↓↓↓

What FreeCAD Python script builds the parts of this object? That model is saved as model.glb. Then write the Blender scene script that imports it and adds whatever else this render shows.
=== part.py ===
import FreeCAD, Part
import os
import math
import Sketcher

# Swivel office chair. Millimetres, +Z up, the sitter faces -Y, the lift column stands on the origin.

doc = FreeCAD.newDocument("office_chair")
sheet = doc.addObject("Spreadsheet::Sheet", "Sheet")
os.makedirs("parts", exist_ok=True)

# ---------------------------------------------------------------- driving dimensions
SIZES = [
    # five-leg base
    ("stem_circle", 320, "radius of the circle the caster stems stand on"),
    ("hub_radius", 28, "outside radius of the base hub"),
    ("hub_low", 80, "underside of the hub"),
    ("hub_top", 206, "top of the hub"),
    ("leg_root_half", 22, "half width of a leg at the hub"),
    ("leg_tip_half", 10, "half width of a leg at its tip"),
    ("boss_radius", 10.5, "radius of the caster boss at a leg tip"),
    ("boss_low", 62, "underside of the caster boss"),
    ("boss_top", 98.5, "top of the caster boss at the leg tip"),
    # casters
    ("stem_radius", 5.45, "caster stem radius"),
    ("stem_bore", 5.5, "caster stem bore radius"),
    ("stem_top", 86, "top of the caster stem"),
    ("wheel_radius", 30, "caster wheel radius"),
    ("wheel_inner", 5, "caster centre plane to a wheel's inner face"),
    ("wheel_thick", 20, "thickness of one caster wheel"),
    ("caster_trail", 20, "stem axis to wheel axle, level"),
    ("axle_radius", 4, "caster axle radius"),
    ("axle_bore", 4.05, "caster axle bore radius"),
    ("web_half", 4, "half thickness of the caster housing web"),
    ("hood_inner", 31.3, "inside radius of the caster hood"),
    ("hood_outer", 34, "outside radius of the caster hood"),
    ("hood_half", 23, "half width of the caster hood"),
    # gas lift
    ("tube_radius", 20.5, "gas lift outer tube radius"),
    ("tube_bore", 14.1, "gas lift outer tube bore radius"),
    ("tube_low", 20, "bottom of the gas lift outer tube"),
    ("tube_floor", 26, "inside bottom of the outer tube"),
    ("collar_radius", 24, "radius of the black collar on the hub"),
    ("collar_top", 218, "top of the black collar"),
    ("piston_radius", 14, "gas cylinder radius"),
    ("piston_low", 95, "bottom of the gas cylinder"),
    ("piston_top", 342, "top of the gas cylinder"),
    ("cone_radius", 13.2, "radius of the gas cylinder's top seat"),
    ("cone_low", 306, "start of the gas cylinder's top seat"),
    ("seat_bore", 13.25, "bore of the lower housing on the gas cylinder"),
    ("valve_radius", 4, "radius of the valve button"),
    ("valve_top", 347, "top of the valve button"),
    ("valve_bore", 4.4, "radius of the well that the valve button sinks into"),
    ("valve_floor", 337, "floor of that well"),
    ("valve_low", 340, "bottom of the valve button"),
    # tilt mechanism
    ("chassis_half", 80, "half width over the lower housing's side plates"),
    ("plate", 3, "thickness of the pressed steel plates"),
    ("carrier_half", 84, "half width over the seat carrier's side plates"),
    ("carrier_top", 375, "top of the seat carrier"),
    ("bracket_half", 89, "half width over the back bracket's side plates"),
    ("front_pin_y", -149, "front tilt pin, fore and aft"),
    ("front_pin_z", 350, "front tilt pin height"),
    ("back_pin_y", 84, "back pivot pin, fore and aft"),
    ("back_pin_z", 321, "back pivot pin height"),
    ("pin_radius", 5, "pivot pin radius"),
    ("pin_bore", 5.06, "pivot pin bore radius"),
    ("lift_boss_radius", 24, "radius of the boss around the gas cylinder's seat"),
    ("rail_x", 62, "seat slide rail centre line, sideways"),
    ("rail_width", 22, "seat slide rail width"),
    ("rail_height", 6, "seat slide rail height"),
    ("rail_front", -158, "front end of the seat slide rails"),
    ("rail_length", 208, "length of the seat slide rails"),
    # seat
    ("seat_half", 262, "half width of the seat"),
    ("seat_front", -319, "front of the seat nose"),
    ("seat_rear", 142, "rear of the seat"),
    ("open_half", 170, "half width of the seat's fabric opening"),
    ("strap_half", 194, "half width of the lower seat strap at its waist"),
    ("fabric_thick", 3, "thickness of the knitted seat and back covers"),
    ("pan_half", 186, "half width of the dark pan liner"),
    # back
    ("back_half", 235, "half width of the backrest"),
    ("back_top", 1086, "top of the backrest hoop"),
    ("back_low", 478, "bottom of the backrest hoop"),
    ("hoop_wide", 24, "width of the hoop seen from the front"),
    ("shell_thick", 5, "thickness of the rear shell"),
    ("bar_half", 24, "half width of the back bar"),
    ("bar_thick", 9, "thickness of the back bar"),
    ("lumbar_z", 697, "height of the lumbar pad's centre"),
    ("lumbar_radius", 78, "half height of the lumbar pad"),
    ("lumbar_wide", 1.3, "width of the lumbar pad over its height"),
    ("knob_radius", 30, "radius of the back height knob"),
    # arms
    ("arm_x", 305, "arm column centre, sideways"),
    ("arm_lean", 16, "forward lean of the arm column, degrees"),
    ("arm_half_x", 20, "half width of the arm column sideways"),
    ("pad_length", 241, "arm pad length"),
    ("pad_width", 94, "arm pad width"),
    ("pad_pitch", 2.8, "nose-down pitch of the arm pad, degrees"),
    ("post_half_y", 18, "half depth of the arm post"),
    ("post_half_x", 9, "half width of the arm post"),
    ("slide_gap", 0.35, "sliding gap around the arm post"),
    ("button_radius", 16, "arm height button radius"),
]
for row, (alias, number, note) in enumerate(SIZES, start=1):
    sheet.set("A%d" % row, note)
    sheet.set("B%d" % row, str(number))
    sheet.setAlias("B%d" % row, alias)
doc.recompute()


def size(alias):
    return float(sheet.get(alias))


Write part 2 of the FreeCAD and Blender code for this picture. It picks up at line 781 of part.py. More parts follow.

↑↑↑

Aim: Copy out the full material exactly as it appears.

Solved exercise:
What FreeCAD Python script builds the parts of this object? That model is saved as model.glb. Then write the Blender scene script that imports it and adds whatever else this render shows.
=== part.py ===
import FreeCAD, Part
import os
import math
import Sketcher

# Swivel office chair. Millimetres, +Z up, the sitter faces -Y, the lift column stands on the origin.

doc = FreeCAD.newDocument("office_chair")
sheet = doc.addObject("Spreadsheet::Sheet", "Sheet")
os.makedirs("parts", exist_ok=True)

# ---------------------------------------------------------------- driving dimensions
SIZES = [
    # five-leg base
    ("stem_circle", 320, "radius of the circle the caster stems stand on"),
    ("hub_radius", 28, "outside radius of the base hub"),
    ("hub_low", 80, "underside of the hub"),
    ("hub_top", 206, "top of the hub"),
    ("leg_root_half", 22, "half width of a leg at the hub"),
    ("leg_tip_half", 10, "half width of a leg at its tip"),
    ("boss_radius", 10.5, "radius of the caster boss at a leg tip"),
    ("boss_low", 62, "underside of the caster boss"),
    ("boss_top", 98.5, "top of the caster boss at the leg tip"),
    # casters
    ("stem_radius", 5.45, "caster stem radius"),
    ("stem_bore", 5.5, "caster stem bore radius"),
    ("stem_top", 86, "top of the caster stem"),
    ("wheel_radius", 30, "caster wheel radius"),
    ("wheel_inner", 5, "caster centre plane to a wheel's inner face"),
    ("wheel_thick", 20, "thickness of one caster wheel"),
    ("caster_trail", 20, "stem axis to wheel axle, level"),
    ("axle_radius", 4, "caster axle radius"),
    ("axle_bore", 4.05, "caster axle bore radius"),
    ("web_half", 4, "half thickness of the caster housing web"),
    ("hood_inner", 31.3, "inside radius of the caster hood"),
    ("hood_outer", 34, "outside radius of the caster hood"),
    ("hood_half", 23, "half width of the caster hood"),
    # gas lift
    ("tube_radius", 20.5, "gas lift outer tube radius"),
    ("tube_bore", 14.1, "gas lift outer tube bore radius"),
    ("tube_low", 20, "bottom of the gas lift outer tube"),
    ("tube_floor", 26, "inside bottom of the outer tube"),
    ("collar_radius", 24, "radius of the black collar on the hub"),
    ("collar_top", 218, "top of the black collar"),
    ("piston_radius", 14, "gas cylinder radius"),
    ("piston_low", 95, "bottom of the gas cylinder"),
    ("piston_top", 342, "top of the gas cylinder"),
    ("cone_radius", 13.2, "radius of the gas cylinder's top seat"),
    ("cone_low", 306, "start of the gas cylinder's top seat"),
    ("seat_bore", 13.25, "bore of the lower housing on the gas cylinder"),
    ("valve_radius", 4, "radius of the valve button"),
    ("valve_top", 347, "top of the valve button"),
    ("valve_bore", 4.4, "radius of the well that the valve button sinks into"),
    ("valve_floor", 337, "floor of that well"),
    ("valve_low", 340, "bottom of the valve button"),
    # tilt mechanism
    ("chassis_half", 80, "half width over the lower housing's side plates"),
    ("plate", 3, "thickness of the pressed steel plates"),
    ("carrier_half", 84, "half width over the seat carrier's side plates"),
    ("carrier_top", 375, "top of the seat carrier"),
    ("bracket_half", 89, "half width over the back bracket's side plates"),
    ("front_pin_y", -149, "front tilt pin, fore and aft"),
    ("front_pin_z", 350, "front tilt pin height"),
    ("back_pin_y", 84, "back pivot pin, fore and aft"),
    ("back_pin_z", 321, "back pivot pin height"),
    ("pin_radius", 5, "pivot pin radius"),
    ("pin_bore", 5.06, "pivot pin bore radius"),
    ("lift_boss_radius", 24, "radius of the boss around the gas cylinder's seat"),
    ("rail_x", 62, "seat slide rail centre line, sideways"),
    ("rail_width", 22, "seat slide rail width"),
    ("rail_height", 6, "seat slide rail height"),
    ("rail_front", -158, "front end of the seat slide rails"),
    ("rail_length", 208, "length of the seat slide rails"),
    # seat
    ("seat_half", 262, "half width of the seat"),
    ("seat_front", -319, "front of the seat nose"),
    ("seat_rear", 142, "rear of the seat"),
    ("open_half", 170, "half width of the seat's fabric opening"),
    ("strap_half", 194, "half width of the lower seat strap at its waist"),
    ("fabric_thick", 3, "thickness of the knitted seat and back covers"),
    ("pan_half", 186, "half width of the dark pan liner"),
    # back
    ("back_half", 235, "half width of the backrest"),
    ("back_top", 1086, "top of the backrest hoop"),
    ("back_low", 478, "bottom of the backrest hoop"),
    ("hoop_wide", 24, "width of the hoop seen from the front"),
    ("shell_thick", 5, "thickness of the rear shell"),
    ("bar_half", 24, "half width of the back bar"),
    ("bar_thick", 9, "thickness of the back bar"),
    ("lumbar_z", 697, "height of the lumbar pad's centre"),
    ("lumbar_radius", 78, "half height of the lumbar pad"),
    ("lumbar_wide", 1.3, "width of the lumbar pad over its height"),
    ("knob_radius", 30, "radius of the back height knob"),
    # arms
    ("arm_x", 305, "arm column centre, sideways"),
    ("arm_lean", 16, "forward lean of the arm column, degrees"),
    ("arm_half_x", 20, "half width of the arm column sideways"),
    ("pad_length", 241, "arm pad length"),
    ("pad_width", 94, "arm pad width"),
    ("pad_pitch", 2.8, "nose-down pitch of the arm pad, degrees"),
    ("post_half_y", 18, "half depth of the arm post"),
    ("post_half_x", 9, "half width of the arm post"),
    ("slide_gap", 0.35, "sliding gap around the arm post"),
    ("button_radius", 16, "arm height button radius"),
]
for row, (alias, number, note) in enumerate(SIZES, start=1):
    sheet.set("A%d" % row, note)
    sheet.set("B%d" % row, str(number))
    sheet.setAlias("B%d" % row, alias)
doc.recompute()


def size(alias):
    return float(sheet.get(alias))


Write part 2 of the FreeCAD and Blender code for this picture. It picks up at line 781 of part.py. More parts follow.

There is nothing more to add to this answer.